# An Example of Dempster-Shafer Theory

The Dempster-Shafer theory is based on two ideas:

• the idea of obtaining degrees of belief for one question from subjective probabilities for a related question.
• Dempster’s rule for combining such degrees of belief when they are based on independent items of evidence.

In Shafer’s note, a good example is given to demonstrate the two ideas.

## Degree of belief

Suppose Yang Liu comes to me and tell me a limb fell on my car. I have no idea what is the probability that a limb fells on my car. But my probability that Yang is reliable is 0.9, then my probability he is not reliable is 0.1. Let $A =$ there is a limb on my car; $B =$ there is no limb on my car.

• Case 1: Yang is on the reliable part, then there is a limb falls on my car. This means degree of belief $Bel(A) = 0.9$.
• Case 2: Yang is on the unreliable part, it does not mean no limb on my car, but the degree of belief $Bel(B) = 0$. Because his testimony gives me no reason to believe weather there is a limb on my car. This is different from the probability theory.

## Dempster’s rule of combination

Suppose both Yang Liu and Peng Diao came to tell me a limb fell on my car and I have 0.9 subjective probability on both of their reliability.

• Case 1: both of them are reliable: the probability degree of $A$ should be $0.9\times 0.9 = 0.81$.
• Case 2: Peng is reliable while Yang is not. The probability of $A$ should be $0.9 \times 0.1 = 0.09$.
• Case 3: Yang is reliable while Peng is not. The probability of $A$ is also 0.09;
• Case 4: Both Peng and Yang are not reliable, is a $0.1 \times 0.1$ possibility case.

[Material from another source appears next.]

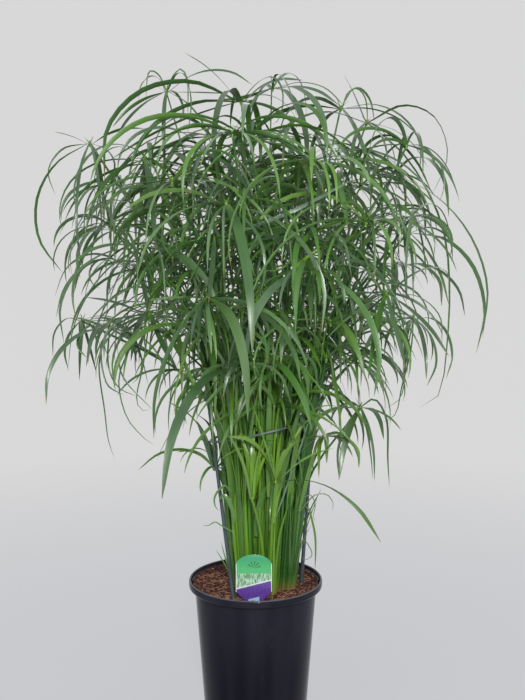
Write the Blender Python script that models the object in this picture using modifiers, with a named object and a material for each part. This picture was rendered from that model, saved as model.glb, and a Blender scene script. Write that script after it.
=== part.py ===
"""Potted umbrella papyrus in a 21 cm plastic nursery container.

Metres, +Z up, origin at the centre of the pot's base, seen from the -Y side.
Eight rootstocks stand on the soil. Each carries seven culms, and nearly every
culm ends in a crown: a small hub with long arching bracts round it.
"""
import math
import random
from itertools import product

import bmesh
import bpy
import numpy as np
from mathutils import Matrix, Vector
from mathutils.bvhtree import BVHTree

# pot: thin walled, with a rim that steps out from the body and is rolled over
RIM_RADIUS = 0.1065
RIM_INNER_RADIUS = 0.1028
RIM_UNDERSIDE = 0.1935
RIM_STEP = 0.0062
POT_HEIGHT = 0.205
BODY_RADIUS = 0.0968
BASE_RADIUS = 0.0820
WALL = 0.0018
INNER_RADIUS = BODY_RADIUS - WALL
FLOOR = 0.0030
POT_STEPS = 32

# growing medium
SOIL_TOP = 0.1922
GAP = 0.0003

# rootstocks and culms
ROOTSTOCK_RADIUS = 0.0160
ROOTSTOCK_HEIGHT = 0.0040
ROOTSTOCKS_ROUND = 7
ROOTSTOCK_SIDES = 7
SECTOR_MIDDLE = 0.602
CLUMP_TURN = math.radians(26)
CULM_INSET = 0.0029
CULM_RADIUS = 0.0038
CULM_TAPER = 0.22
CLUMP_CENTRE = Vector((0.012, 0.0))
CLUMP_SPREAD = 0.038
CULM_FOOT = SOIL_TOP + GAP + ROOTSTOCK_HEIGHT
WAIST_Z = 0.45
WAIST_SPREAD = 1.56
LOW_CROWN = WAIST_Z + 0.07
LOW_LEAN = 0.30
CULMS_APART = 0.0085
SWAPS_TRIED = 6000

# crowns
HUB_RADIUS = 0.0045
HUB_HALF = 0.0016
BRACT_ROOT = HUB_RADIUS * 0.9
BRACT_THICK = 0.0015
BRACT_BEND = 1.15
KEEL_SHARE = 0.35
LONG_BRACT = 0.15
STRONG_CURL = 150
STEPS_PER_RING = 12
BRACTS_APART = 17
MOST_BRACTS = 8
WIDEST_OPENING = 105
NUDGES_TRIED = 1200
CLEARANCE = 0.0008
SHORTER = 0.65
REACH = Vector((0.372, 0.351, 1.042))
LOW_REACH = 0.312
LOW_REACH_Z = 0.70

# support: a wire ring held by two stakes
RING_CENTRE = (0.013, -0.003, 0.446)
RING_RADIUS = 0.0865
RING_TUBE = 0.0021
RING_TILT = (math.radians(-3.4), math.radians(-13.3), 0)
STAKE_FOOT_RADIUS = 0.0036
STAKE_HEAD_RADIUS = 0.0024
STAKE_SLOT = 0.0005
LEFT_STAKE = (Vector((-0.0232, -0.0702, 0.120)), Vector((-0.0775, -0.0468, 0.540)))
RIGHT_STAKE = (Vector((0.0682, 0.0040, 0.120)), Vector((0.0926, 0.0000, 0.478)))

# plant label: a card with an arched top that narrows to a tail in the soil
LABEL_WIDTH = 0.054
LABEL_THICK = 0.0009
LABEL_PLACE = Vector((-0.002, -0.080, 0.204))
LABEL_TOP = 0.062
LABEL_ARCH = 0.0165
LABEL_ARCH_STEPS = 9
LABEL_SHOULDER = 0.006
LABEL_TIP = -0.054
LABEL_TAIL = 0.016
LABEL_TAIL_TOP = -0.012
LABEL_POINT = 0.006
LABEL_LEAN = math.radians(-3.0)
LABEL_SLOT = 0.0009
SLOT_DEPTH = 0.110

# Crowns on the side that is seen: the hub in centimetres, then the bracts that
# give the crown its look. A bract is its bearing (0 right, 90 away from the
# viewer), length in centimetres, launch angle, fall angle, width in
# millimetres and, where it bends sideways, its sweep.
SEEN_CROWNS = (
    ((-3.5, -22, 77), ((285, 24, -25, 90, 12), (175, 14, 30, 40, 9),
                       (215, 17, 0, 80, 7), (350, 23, -10, 105, 7))),
    ((-2, -6, 94), ((200, 30, 30, 105, 10, -10), (175, 23, 10, 85, 8),
                    (220, 24, -20, 35, 7), (260, 26, 15, 140, 13, -15),
                    (145, 14, 50, -30, 3), (335, 10, -10, 50, 6), (10, 10, 50, 10, 7))),
    ((-2.5, -17, 55.5), ((245, 26, 5, 85, 14), (225, 8, -20, 60, 6))),
    ((7.5, -22, 68.5), ((215, 19, -10, 95, 10, 25), (260, 18, 25, 100, 8),
                        (330, 20, -20, 110, 9, -10))),
    ((-6, -22, 65), ((220, 20, -40, 95, 7), (300, 21, -10, 95, 12, -15),
                     (250, 8, -25, 80, 7), (165, 8, 0, 5, 5))),
    ((-25, -3, 88.5), ((205, 24, -25, 140, 7), (155, 7, 25, -15, 3),
                       (180, 12, 5, 130, 3), (265, 22, -35, 125, 5),
                       (290, 20, -35, 85, 5), (30, 9, 40, 0, 5))),
    ((-14, 2, 97.5), ((140, 10, 80, 100, 3), (295, 19, 35, 135, 3), (345, 15, 40, 45, 4),
                      (5, 9, 0, 0, 3), (180, 10, -15, 55, 6), (205, 12, -30, 65, 6),
                      (270, 15, -40, 135, 6), (320, 14, -25, 70, 4))),
    ((2.5, -2, 97), ((195, 8, -30, 0, 6), (5, 12, 25, 55, 5), (340, 11, 5, 45, 6),
                     (290, 21, -10, 110, 10, 20), (315, 18, 0, 105, 8))),
    ((13, -2, 94), ((55, 14, 70, 90, 4), (5, 19, 20, 105, 5), (340, 13, 0, 50, 5),
                    (290, 17, -35, 75, 8))),
    ((16.5, -6, 91), ((110, 12, 55, -45, 3), (320, 24, 30, 140, 8, -10),
                      (340, 14, -30, 70, 7), (295, 13, -25, 115, 8), (15, 12, -5, 65, 3),
                      (240, 12, -25, 110, 8))),
    ((23, -4, 75), ((0, 10, 30, 105, 5), (25, 29, 5, 115, 7, 10), (320, 13, -40, 80, 6),
                    (250, 25, 25, 100, 9), (270, 12, -35, 95, 5))),
    ((18, -16, 65.5), ((25, 18, 40, 30, 6, 40), (175, 8, 10, 30, 6),
                       (210, 11, -25, 40, 8), (355, 12, 10, 105, 4),
                       (330, 12, -30, 60, 8), (275, 14, -40, 45, 7), (250, 15, -35, 60, 9))),
    ((-15.5, -14, 72), ((160, 12, 15, 40, 6), (180, 17, 0, 85, 4), (205, 20, 0, 110, 6),
                        (230, 22, -20, 90, 10), (255, 14, -20, 55, 7))),
    ((-15.5, -8, 62.5), ((170, 10, 25, -5, 5), (210, 11, 10, 105, 6),
                         (235, 11, 5, 110, 5), (295, 14, -40, 20, 8))),
    ((1.5, -16, 57), ((300, 15, -10, 70, 9),)),
    ((3, -9.5, 38), ((150, 11, 80, 50, 8, 20), (205, 12, 85, 5, 7), (70, 8, 80, -60, 6),
                     (20, 11, 75, -45, 5), (315, 21, 20, 55, 6), (345, 10, 50, -15, 4))),
    ((-6, -2, 38.5), ((220, 15, 50, 45, 7, -10), (155, 14, 80, -15, 6),
                      (175, 7, 60, 20, 6), (105, 11, 85, -10, 6, 40))),
    ((16, -5, 48.5), ((235, 12, -40, 80, 9), (285, 12, -35, 95, 4), (0, 7, -10, 55, 4))),
    ((-15.5, -12, 84.5), ((285, 18, -35, 70, 8), (165, 14, -5, 95, 6),
                          (235, 14, -40, 85, 5))),
    ((7, -16, 73.5), ((350, 14, 10, 110, 5),)),
    ((-5.5, -15, 73), ((270, 15, -40, 30, 7),)),
    ((0.5, -15, 66), ((25, 12, 40, -20, 5), (300, 17, -20, 65, 8))),
    ((4, -10, 62.5), ((180, 8, 20, 5, 5),)),
    ((-23, 0, 60.5), ((180, 9, 25, 150, 6), (160, 6, 15, -15, 5))),
    ((10.5, -4.5, 44), ()),
    ((-13, 4, 83.5), ((295, 13, -35, 80, 6), (175, 10, 20, 65, 5))),
    ((22, 3, 85), ((340, 32, -25, 105, 6),)),
    ((24.5, -2, 62), ((280, 11, -30, 95, 7), (320, 12, -35, 130, 6),
                      (35, 16, 10, 130, 5))),
    ((-28, 3, 61.5), ((295, 12, -40, 40, 6), (165, 9, -35, 115, 5), (205, 15, 0, 105, 11))),
    ((10.5, -12, 83.5), ((250, 11, -25, 105, 8), (285, 12, -35, 75, 8),
                         (335, 11, 0, 80, 7))),
    ((-9, -2, 70.5), ()),
    # a young crown that is still closed, in front of the support ring
    ((-0.4, -9.8, 35.6), ((8, 8, 84, -62, 5), (80, 7, 86, -70, 5), (152, 8, 84, -62, 5),
                          (224, 12, 84, -48, 5), (296, 11, 84, -52, 5))),
)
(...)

For $Bel(A)$, we can obtain from the evidence from case 1, 2 and 3, yielding a degree of belief that $Bel(A) = 0.81+0.09+0.09 = 0.99$. For $Bel(B)$, none of the case gives a reason to support, thus $Bel(B)=0$

What if Peng and Yang are contradict with the testimony? Suppose Yang told me there is a limb on my car, while Peng tole me there is no limb on my car. Who should I believe. Suppose I still have a 0.9 possibility on both of their reliability.

• Case 1: Both Yang and Peng are reliable, it is a 0.81 probability case as both of them are 0.9 degree of reliability. However, it is not possible that both of them are reliable according to their testimony.
• Case 2: Yang is reliable and Peng is not, it is a 0.09 possibility case. In this case, there is a limb on my car.
• Case 3: Peng is reliable and Yang is not, it is also a 0.09 possibility case. In this case, there is no limb on my car.
• Case 4: Both Peng and Yang are not reliable it is a 0.01 possibility case. Although their testimony contradicts with each other, since both of them are now on the “unreliable” status, this case could be true for A or B.

Since Case 1 is not possible, the posterior probabilities for case 2, 3, 4 are $\frac{9}{19}, \frac{9}{19}, \frac{1}{19}$. For $Bel(A)$, we can obtain support from case 2, but not case 3 or 4, thus $Bel(A)=\frac{9}{19}$; for $Bel(B)$, we can obtain support from case 3, not case 2 or 4, thus $Bel(B) = \frac{9}{19}$.

In this case, the belief of one question (Whether or not a limb falls on my car) from another (Is the whiteness reliable?).